**Raw data:**
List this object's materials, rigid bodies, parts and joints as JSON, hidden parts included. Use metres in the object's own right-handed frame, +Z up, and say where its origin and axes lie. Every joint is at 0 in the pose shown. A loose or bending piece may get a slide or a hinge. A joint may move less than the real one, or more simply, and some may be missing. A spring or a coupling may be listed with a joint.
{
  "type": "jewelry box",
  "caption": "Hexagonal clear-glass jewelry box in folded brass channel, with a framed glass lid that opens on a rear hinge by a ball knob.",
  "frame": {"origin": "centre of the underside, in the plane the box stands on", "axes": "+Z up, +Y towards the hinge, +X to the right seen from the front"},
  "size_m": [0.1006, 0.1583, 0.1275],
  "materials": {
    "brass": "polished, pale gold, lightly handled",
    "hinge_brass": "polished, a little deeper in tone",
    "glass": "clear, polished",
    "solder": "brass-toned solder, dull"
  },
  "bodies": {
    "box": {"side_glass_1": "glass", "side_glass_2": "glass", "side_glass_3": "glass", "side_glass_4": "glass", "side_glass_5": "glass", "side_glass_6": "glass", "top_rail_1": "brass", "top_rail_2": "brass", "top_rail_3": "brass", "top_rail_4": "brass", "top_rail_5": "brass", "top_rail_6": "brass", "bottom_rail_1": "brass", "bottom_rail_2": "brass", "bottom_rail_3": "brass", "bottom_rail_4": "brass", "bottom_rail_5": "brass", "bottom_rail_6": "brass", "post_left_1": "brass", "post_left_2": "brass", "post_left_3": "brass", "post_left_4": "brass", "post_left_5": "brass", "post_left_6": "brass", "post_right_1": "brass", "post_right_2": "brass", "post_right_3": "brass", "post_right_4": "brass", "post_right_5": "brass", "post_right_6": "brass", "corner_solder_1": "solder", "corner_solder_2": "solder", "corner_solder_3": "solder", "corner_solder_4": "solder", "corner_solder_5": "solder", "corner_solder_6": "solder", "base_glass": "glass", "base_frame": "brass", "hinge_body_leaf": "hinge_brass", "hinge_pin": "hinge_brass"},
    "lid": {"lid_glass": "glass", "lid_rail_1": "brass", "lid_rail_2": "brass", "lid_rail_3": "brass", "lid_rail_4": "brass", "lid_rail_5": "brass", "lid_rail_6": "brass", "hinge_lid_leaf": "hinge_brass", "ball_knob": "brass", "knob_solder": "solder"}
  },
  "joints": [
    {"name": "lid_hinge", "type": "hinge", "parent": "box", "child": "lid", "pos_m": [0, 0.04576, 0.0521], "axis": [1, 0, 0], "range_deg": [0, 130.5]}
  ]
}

**Stated exercise:** All of the data above should be transcribed exactly.

**Response:**
List this object's materials, rigid bodies, parts and joints as JSON, hidden parts included. Use metres in the object's own right-handed frame, +Z up, and say where its origin and axes lie. Every joint is at 0 in the pose shown. A loose or bending piece may get a slide or a hinge. A joint may move less than the real one, or more simply, and some may be missing. A spring or a coupling may be listed with a joint.
{
  "type": "jewelry box",
  "caption": "Hexagonal clear-glass jewelry box in folded brass channel, with a framed glass lid that opens on a rear hinge by a ball knob.",
  "frame": {"origin": "centre of the underside, in the plane the box stands on", "axes": "+Z up, +Y towards the hinge, +X to the right seen from the front"},
  "size_m": [0.1006, 0.1583, 0.1275],
  "materials": {
    "brass": "polished, pale gold, lightly handled",
    "hinge_brass": "polished, a little deeper in tone",
    "glass": "clear, polished",
    "solder": "brass-toned solder, dull"
  },
  "bodies": {
    "box": {"side_glass_1": "glass", "side_glass_2": "glass", "side_glass_3": "glass", "side_glass_4": "glass", "side_glass_5": "glass", "side_glass_6": "glass", "top_rail_1": "brass", "top_rail_2": "brass", "top_rail_3": "brass", "top_rail_4": "brass", "top_rail_5": "brass", "top_rail_6": "brass", "bottom_rail_1": "brass", "bottom_rail_2": "brass", "bottom_rail_3": "brass", "bottom_rail_4": "brass", "bottom_rail_5": "brass", "bottom_rail_6": "brass", "post_left_1": "brass", "post_left_2": "brass", "post_left_3": "brass", "post_left_4": "brass", "post_left_5": "brass", "post_left_6": "brass", "post_right_1": "brass", "post_right_2": "brass", "post_right_3": "brass", "post_right_4": "brass", "post_right_5": "brass", "post_right_6": "brass", "corner_solder_1": "solder", "corner_solder_2": "solder", "corner_solder_3": "solder", "corner_solder_4": "solder", "corner_solder_5": "solder", "corner_solder_6": "solder", "base_glass": "glass", "base_frame": "brass", "hinge_body_leaf": "hinge_brass", "hinge_pin": "hinge_brass"},
    "lid": {"lid_glass": "glass", "lid_rail_1": "brass", "lid_rail_2": "brass", "lid_rail_3": "brass", "lid_rail_4": "brass", "lid_rail_5": "brass", "lid_rail_6": "brass", "hinge_lid_leaf": "hinge_brass", "ball_knob": "brass", "knob_solder": "solder"}
  },
  "joints": [
    {"name": "lid_hinge", "type": "hinge", "parent": "box", "child": "lid", "pos_m": [0, 0.04576, 0.0521], "axis": [1, 0, 0], "range_deg": [0, 130.5]}
  ]
}